La nomenclatura de las calles se fue transformando: desaparecieron nombres como Munguía, Bosque, Avenida del Sur, Lafayette, Santa Eduwiges, Monte Casino, Costa Rica. Fueron sustituidos los comercios locales como Maxi, Hemuda, Blanco o Novedades Bertha por otros traídos de fuera: Gigante, Aurrerá, Soriana, Walmart, Comercial Mexicana. Las Fábricas de Francia, aunque conservan su nombre, ahora son propiedad de la empresa foránea Liverpool, y otros almacenes como Franco y Roberto Orozco hace rato dijeron adiós. La ciudad se fue extendiendo horizontalmente y muchos han dejado el centro y las colonias residenciales para refugiarse en cotos de la periferia. Han proliferado en los últimos tiempos las altas edificaciones que anuncian nuestro imparable “crecimiento vertical”. La población aumentó y lo sigue haciendo: muy lejos está aquel año 1964 cuando Guadalajara festinaba la llegada del “habitante un millón”.2
Desaparecieron viejos medios de transporte: camiones azules, rojos o amarillos que indicaban las rutas Centro-Colonias, Oblatos, Analco-Moderna, Circunvalación, y fueron sustituidos por otros que, sin embargo, están muy lejos de satisfacer adecuadamente las necesidades de movilidad de los tapatíos. Han cambiado los signos políticos que gobiernan: luego de muchos años de monopolio priísta la ciudad fue gobernada por el PAN, luego otra vez por el PRI y después por un nuevo partido, Movimiento Ciudadano. Zapopan, Tlaquepaque y Tonalá dejaron de estar lejos para integrarse a una cada vez más conflictiva “zona metropolitana”. La inseguridad y la contaminación se han apoderado, incontenibles, del entorno urbano.

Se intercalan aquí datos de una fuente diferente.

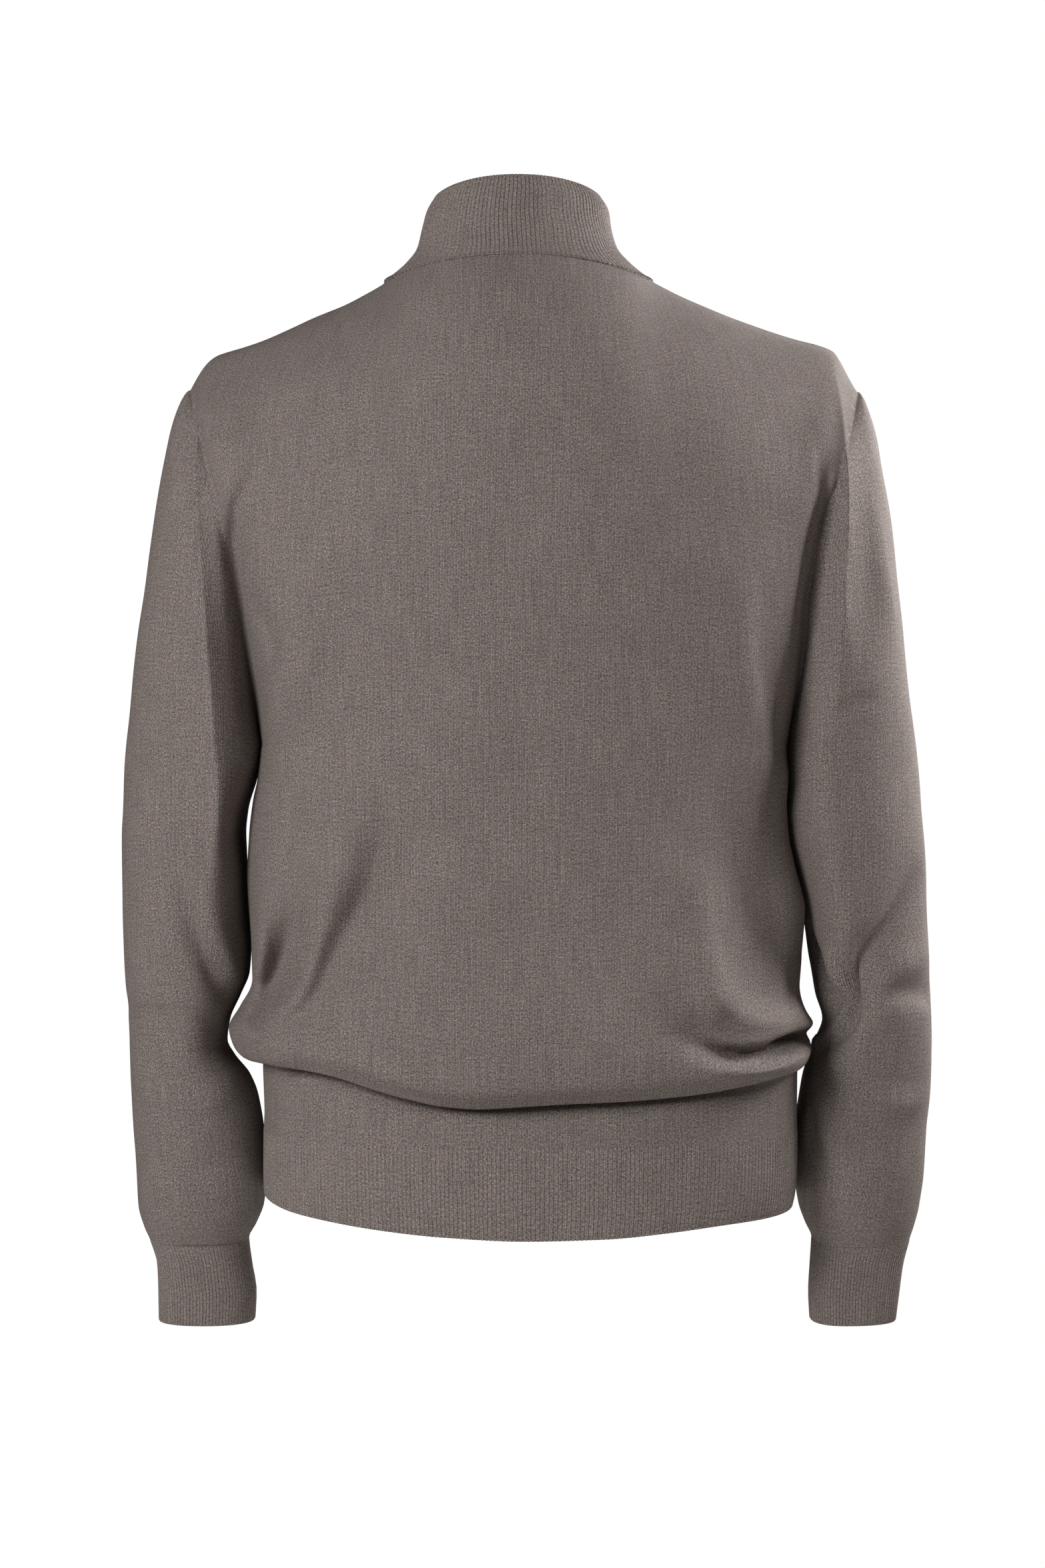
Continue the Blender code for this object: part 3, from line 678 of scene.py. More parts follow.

Han desaparecido foros y lugares de esparcimiento y se han inaugurado recintos nuevos, aunque algunos, como los teatros Degollado o Experimental, siguen vigentes. Los casinos y lugares de apuestas, antes proscritos, ahora abundan en todos los rumbos de la capital jalisciense. El Parque de la Revolución ahora es llamado por los jóvenes “Parque Rojo” y sus transformaciones incluyen una estación del tren ligero en su subsuelo. Hace tiempo desapareció la empresa que fue estandarte de la industria tapatía: Calzado Canadá.